2 Comments leave one →
  1. July 10, 2013 1:21 am

    thanks drskippy for putting together such informative data on this program, i have been looking around to see how others have fared and am keen to give it a go myself. So far I’ve come across mixed reviews, though a lot of people seem to keep doing other intense activities as well as Body by science, which makes me question whether they are getting the rest time they needed and perhaps offloaded the program to quickly as they then didn’t see any progress.

    I don’t want to sound to critical, but, out of curiosity, I thought Body by science recommended a maximum of 30 seconds rest between exercises? Thus greatly fatiguing one as they go and adding a chalenge to your cardiovascular system? You say that “Time under load averages about 40% of the workout” – but I thought if one did 90 seconds or so of activity, and then only had a 30 second rest that Time Under Load (TUL) would equal approximately 75%, nearly double what you had? Perhaps the reality of switching weights over takes more than 30 seconds, that would certainly not surprise me?

    I was also under the impression that it was more like 3-5 reps at perhaps 10-15 seconds in each direction on a lift (concentric and eccentric), rather than 9-10 10 second ones, although obviously you still saw impressive strength gains nonetheless! Either way I can only imagine it would be the same TUL right? Thus it probably was a non issue.

    Thanks again for the great data compiling, was great to read about your experiences!



  2. July 10, 2013 7:33 am


    Thanks much for your comments. I think your observations are pretty much on the mark. I wasn’t a very experienced weight-lifter where I started this experiment and didn’t know what to expect from the exercises or the progress over time. I can clarify a few things and comment on some of your observations:

    * I think I got the idea of 10 sec reps from the book, but I may have stuck with only that routine longer than recommended. Mixing up and getting help with negatives seems like a good idea, but I had my “science experiment” to run…:) With the rapid strength progress I experienced, predicting the next weight level where I would be spent on the 9th rep wasn’t always easy. I think I sometimes ended up doing 8 controlled, slow reps and sometimes 10.

    * I think the TUL is only sort of interesting. I feel like I moved from exercise to exercise about as fast as I could manage–one effect of getting the 9th rep right for me was the need to sit still for bit before trying to stand an walk. I think my goal was to move that percentage up, but only secondarily to the strength building.

    * I really found that 6-7 days was the shortest rest that worked for me. I have been keeping records on a modified version of this workout for the last year, and found that I can still increase weight with 10-12 days rest between workouts.
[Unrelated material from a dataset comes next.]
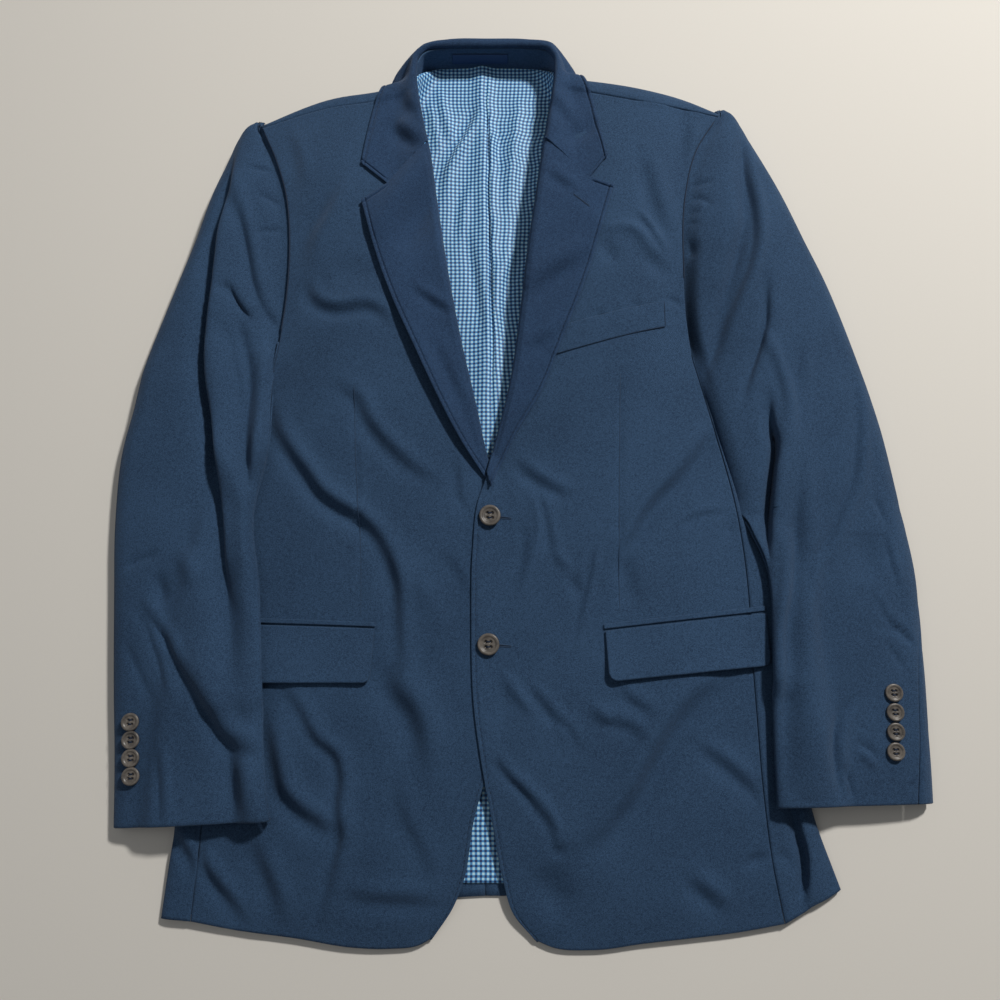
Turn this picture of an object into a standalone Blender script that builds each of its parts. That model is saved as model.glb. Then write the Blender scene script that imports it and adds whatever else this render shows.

At about 2 weeks, I can maintain the same strength, but much more and I start to lose slowly (After an injury recently, I didn’t hit the weights for 4 weeks and my max wight fell 6-10% (depending on the muscle group).

    * I have recently complete another year of a modified version of this workout, using the same machines for the same exercises, but using a pyramid 12-6-4 reps on increasing weights where the 4 reps leaves me spent as before. I found that this gives about the same max weight and improvement as the 9 rep routine. This workout takes about 32-35 min, or about 10 min longer. So I spent about 25 hrs in the gym total last year–like to keep this under 1 day in the future. I got to a level of about 700lb leg press and 295lb chest press on the same machines shown for these experiments–I was surprised that the improvements continued to be this significant.

    * The results of walking around 50%-100% stronger have been nothing but upside. Good luck with your workouts!